Every line from the one with "Write part 2" to the one with "return np.array(stations), np.array(reaches), np.array(wander)", including those two, is to be copied exactly; all other lines of the entries below are left out.

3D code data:
- - -
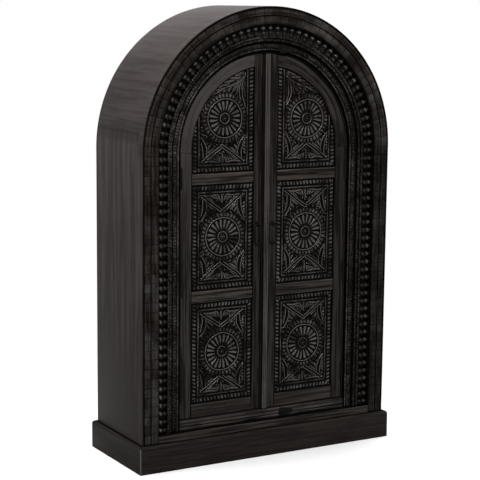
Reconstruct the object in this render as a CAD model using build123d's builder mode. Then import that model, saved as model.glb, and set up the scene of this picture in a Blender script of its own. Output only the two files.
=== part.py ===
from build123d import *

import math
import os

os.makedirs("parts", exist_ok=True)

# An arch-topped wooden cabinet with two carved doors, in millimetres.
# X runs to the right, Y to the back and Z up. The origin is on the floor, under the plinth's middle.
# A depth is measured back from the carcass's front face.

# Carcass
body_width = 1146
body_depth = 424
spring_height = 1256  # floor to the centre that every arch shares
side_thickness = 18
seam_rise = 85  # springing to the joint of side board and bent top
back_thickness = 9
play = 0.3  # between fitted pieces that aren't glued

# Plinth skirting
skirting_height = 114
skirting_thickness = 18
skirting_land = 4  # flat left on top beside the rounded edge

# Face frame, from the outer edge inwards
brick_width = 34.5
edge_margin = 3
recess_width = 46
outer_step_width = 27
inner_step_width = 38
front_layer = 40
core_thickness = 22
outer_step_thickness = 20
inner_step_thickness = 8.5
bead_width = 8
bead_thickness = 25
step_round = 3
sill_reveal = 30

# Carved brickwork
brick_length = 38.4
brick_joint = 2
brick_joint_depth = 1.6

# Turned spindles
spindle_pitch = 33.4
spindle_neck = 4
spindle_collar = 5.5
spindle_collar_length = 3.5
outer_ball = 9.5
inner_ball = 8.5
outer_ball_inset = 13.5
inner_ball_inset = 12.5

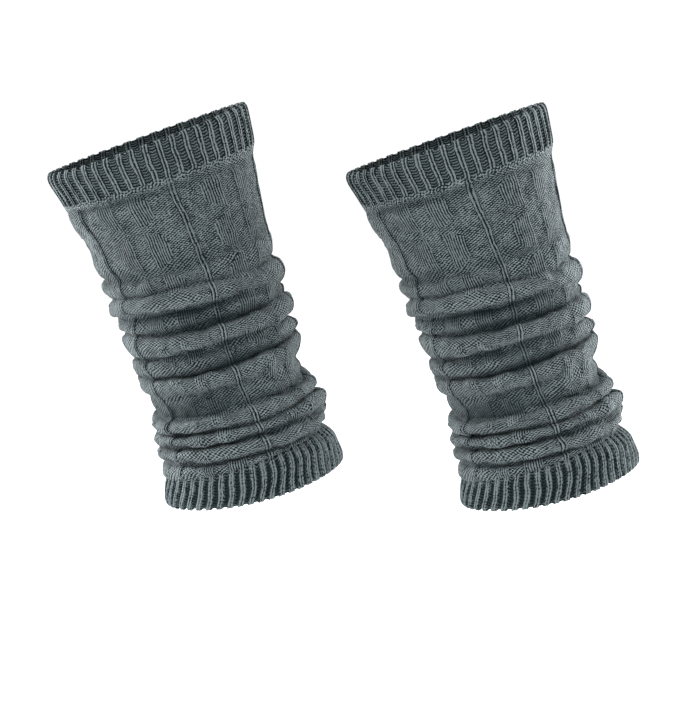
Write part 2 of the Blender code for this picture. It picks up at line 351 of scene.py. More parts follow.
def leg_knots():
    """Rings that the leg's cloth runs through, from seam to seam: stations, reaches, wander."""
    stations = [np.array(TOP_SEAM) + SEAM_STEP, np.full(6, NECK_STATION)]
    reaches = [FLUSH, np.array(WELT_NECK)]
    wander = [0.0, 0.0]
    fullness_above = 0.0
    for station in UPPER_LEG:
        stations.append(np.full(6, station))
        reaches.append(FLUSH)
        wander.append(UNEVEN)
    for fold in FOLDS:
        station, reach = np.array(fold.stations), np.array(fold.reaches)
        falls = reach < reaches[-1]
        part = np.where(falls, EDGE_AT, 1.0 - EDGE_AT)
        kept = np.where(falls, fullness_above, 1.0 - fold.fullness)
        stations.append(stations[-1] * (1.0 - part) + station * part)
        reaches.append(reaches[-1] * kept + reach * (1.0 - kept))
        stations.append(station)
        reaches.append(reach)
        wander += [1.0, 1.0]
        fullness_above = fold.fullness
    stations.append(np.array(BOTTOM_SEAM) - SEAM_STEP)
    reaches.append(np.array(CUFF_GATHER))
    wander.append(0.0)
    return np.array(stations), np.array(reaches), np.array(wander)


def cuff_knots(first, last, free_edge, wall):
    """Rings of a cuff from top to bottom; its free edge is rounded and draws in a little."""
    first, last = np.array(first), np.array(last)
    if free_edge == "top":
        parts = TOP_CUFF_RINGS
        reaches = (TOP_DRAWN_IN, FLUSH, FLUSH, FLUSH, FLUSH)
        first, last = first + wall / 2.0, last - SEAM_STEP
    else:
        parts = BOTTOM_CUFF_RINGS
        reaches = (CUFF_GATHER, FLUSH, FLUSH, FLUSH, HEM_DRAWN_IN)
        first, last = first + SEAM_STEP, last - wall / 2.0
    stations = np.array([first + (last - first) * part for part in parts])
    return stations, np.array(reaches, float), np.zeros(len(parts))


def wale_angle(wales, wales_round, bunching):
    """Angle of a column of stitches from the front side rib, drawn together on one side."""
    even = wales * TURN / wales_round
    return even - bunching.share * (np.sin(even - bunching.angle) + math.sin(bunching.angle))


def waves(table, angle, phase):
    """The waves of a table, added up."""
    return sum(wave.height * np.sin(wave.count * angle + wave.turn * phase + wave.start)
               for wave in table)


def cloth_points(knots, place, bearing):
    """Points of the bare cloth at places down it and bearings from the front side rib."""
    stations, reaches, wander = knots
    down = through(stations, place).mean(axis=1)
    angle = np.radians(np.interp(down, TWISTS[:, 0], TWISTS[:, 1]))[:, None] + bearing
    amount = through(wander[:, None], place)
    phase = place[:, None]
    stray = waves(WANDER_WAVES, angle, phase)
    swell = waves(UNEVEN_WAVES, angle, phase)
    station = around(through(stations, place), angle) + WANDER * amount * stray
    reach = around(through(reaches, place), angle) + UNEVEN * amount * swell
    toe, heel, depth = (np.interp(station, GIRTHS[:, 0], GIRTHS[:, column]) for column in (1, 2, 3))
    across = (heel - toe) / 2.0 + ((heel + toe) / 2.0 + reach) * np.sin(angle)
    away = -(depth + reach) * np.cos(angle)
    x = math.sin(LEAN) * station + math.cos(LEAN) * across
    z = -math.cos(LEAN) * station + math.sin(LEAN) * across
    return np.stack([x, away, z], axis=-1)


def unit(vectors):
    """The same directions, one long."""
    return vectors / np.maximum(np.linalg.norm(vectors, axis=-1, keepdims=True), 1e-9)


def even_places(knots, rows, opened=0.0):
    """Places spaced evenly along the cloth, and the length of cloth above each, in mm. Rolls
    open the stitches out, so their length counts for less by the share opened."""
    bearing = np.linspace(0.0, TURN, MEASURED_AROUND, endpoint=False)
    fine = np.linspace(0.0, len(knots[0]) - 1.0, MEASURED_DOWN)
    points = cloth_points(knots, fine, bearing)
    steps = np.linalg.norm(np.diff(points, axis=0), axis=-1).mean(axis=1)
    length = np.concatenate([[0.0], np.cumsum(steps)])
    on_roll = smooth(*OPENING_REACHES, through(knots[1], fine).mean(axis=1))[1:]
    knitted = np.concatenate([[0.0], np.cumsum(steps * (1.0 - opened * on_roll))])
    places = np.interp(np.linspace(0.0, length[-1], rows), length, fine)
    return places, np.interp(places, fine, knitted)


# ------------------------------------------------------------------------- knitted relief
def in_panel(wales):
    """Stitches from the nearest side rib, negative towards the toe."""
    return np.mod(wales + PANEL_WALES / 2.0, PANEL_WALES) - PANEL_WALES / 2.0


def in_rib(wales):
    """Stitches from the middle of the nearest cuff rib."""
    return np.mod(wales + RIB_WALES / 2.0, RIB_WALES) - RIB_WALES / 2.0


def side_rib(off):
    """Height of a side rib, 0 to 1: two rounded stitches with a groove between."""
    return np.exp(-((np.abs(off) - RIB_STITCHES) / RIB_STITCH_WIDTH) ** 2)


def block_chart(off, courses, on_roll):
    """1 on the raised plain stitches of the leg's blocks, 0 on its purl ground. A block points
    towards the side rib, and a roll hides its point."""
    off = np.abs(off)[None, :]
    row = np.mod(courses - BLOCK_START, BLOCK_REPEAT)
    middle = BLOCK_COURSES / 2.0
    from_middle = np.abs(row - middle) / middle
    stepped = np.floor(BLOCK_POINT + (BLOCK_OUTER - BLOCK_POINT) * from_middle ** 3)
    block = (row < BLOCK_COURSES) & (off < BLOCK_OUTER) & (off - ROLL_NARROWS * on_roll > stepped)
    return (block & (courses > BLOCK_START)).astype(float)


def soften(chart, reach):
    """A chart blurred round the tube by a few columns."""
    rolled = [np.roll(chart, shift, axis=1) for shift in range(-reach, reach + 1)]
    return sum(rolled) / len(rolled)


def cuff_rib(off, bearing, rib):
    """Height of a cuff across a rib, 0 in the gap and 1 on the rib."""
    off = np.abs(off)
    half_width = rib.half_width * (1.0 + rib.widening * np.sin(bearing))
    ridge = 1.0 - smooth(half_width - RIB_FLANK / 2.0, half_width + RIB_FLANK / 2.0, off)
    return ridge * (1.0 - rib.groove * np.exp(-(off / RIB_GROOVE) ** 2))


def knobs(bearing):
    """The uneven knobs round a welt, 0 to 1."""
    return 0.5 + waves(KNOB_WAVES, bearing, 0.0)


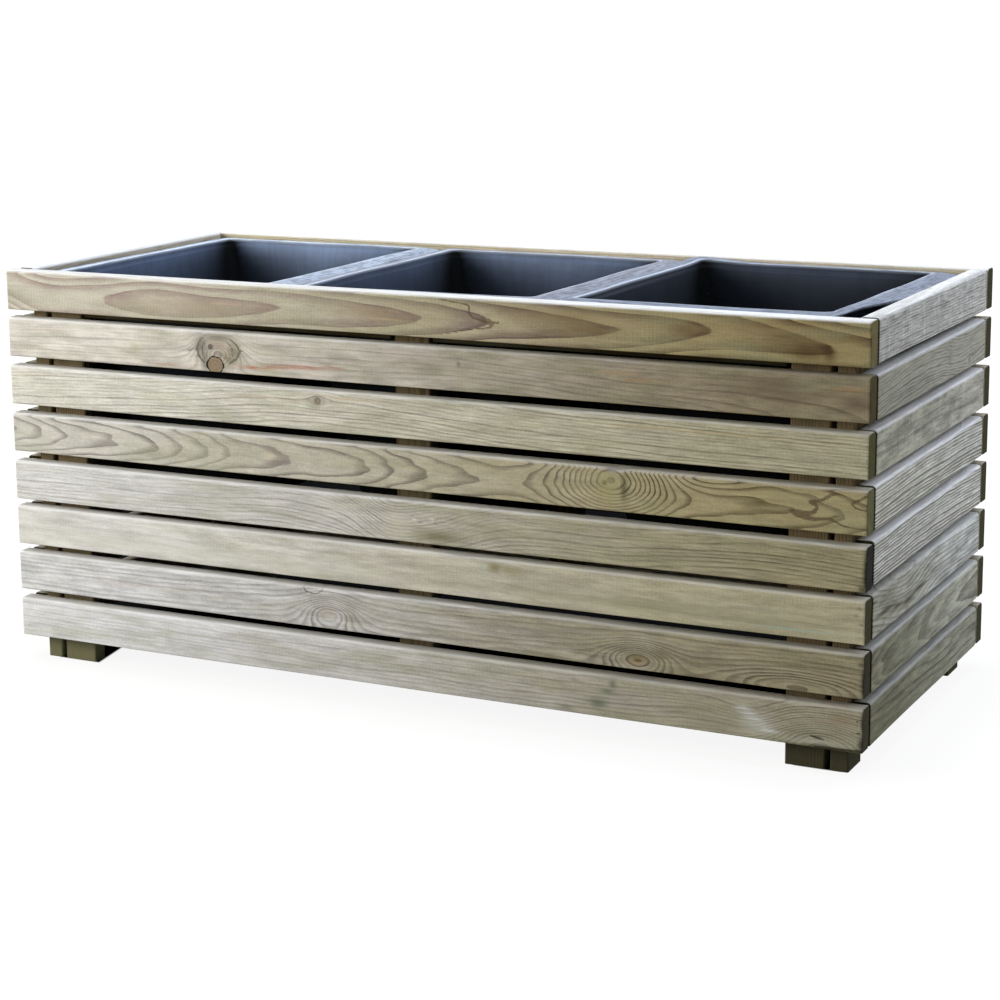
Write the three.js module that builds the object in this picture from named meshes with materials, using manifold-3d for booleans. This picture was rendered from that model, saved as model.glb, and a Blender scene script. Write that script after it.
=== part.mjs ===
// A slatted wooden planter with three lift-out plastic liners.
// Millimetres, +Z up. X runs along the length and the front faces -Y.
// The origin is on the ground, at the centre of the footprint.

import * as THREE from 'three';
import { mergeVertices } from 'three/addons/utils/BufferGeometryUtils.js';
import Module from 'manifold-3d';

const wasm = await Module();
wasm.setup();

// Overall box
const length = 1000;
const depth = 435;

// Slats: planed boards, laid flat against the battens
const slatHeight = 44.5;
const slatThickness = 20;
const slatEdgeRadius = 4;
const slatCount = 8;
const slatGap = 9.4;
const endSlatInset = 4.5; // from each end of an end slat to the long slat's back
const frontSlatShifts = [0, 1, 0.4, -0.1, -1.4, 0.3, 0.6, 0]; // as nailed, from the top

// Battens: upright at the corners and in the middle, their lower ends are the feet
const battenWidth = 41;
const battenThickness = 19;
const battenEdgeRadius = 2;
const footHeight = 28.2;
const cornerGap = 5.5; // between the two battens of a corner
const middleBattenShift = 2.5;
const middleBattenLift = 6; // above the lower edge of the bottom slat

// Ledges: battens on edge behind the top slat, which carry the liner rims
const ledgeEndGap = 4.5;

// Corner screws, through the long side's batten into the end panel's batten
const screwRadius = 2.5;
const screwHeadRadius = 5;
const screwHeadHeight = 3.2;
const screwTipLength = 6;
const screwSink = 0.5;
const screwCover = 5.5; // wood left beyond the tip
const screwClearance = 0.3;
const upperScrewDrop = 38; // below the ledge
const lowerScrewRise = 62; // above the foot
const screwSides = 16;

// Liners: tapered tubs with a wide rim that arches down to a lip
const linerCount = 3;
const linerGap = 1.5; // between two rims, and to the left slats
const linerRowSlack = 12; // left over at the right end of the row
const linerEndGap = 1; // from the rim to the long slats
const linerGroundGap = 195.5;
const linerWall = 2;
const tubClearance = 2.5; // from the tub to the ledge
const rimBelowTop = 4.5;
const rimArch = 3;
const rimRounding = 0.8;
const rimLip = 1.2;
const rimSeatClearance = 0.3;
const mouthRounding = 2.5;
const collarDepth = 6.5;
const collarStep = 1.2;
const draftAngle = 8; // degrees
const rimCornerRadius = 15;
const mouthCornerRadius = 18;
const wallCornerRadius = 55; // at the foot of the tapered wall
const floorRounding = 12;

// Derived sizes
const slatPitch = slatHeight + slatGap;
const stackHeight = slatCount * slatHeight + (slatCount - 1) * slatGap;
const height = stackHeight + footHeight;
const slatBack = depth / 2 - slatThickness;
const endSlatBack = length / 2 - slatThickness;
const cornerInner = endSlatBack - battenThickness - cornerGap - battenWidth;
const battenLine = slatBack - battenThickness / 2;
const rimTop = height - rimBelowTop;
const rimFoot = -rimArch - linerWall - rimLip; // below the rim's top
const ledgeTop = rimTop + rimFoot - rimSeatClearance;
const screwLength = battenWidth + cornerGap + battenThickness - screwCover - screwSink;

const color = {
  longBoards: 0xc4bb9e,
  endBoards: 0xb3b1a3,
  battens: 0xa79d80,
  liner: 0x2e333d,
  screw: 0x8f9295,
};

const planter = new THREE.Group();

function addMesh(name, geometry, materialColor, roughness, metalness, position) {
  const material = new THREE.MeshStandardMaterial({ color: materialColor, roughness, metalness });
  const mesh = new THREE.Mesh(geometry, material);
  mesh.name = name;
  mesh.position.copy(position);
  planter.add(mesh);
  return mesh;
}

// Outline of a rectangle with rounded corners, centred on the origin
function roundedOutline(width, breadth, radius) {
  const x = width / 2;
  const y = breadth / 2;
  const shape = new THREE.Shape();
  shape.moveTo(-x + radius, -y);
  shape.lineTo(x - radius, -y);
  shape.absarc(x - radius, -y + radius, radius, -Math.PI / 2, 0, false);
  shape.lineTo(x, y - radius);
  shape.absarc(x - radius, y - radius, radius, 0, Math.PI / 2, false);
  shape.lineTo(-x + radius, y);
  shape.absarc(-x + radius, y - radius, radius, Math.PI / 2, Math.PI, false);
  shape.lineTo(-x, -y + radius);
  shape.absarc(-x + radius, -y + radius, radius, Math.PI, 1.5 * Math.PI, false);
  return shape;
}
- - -
- Response to this exercise
Write part 2 of the Blender code for this picture. It picks up at line 351 of scene.py. More parts follow.
def leg_knots():
    """Rings that the leg's cloth runs through, from seam to seam: stations, reaches, wander."""
    stations = [np.array(TOP_SEAM) + SEAM_STEP, np.full(6, NECK_STATION)]
    reaches = [FLUSH, np.array(WELT_NECK)]
    wander = [0.0, 0.0]
    fullness_above = 0.0
    for station in UPPER_LEG:
        stations.append(np.full(6, station))
        reaches.append(FLUSH)
        wander.append(UNEVEN)
    for fold in FOLDS:
        station, reach = np.array(fold.stations), np.array(fold.reaches)
        falls = reach < reaches[-1]
        part = np.where(falls, EDGE_AT, 1.0 - EDGE_AT)
        kept = np.where(falls, fullness_above, 1.0 - fold.fullness)
        stations.append(stations[-1] * (1.0 - part) + station * part)
        reaches.append(reaches[-1] * kept + reach * (1.0 - kept))
        stations.append(station)
        reaches.append(reach)
        wander += [1.0, 1.0]
        fullness_above = fold.fullness
    stations.append(np.array(BOTTOM_SEAM) - SEAM_STEP)
    reaches.append(np.array(CUFF_GATHER))
    wander.append(0.0)
    return np.array(stations), np.array(reaches), np.array(wander)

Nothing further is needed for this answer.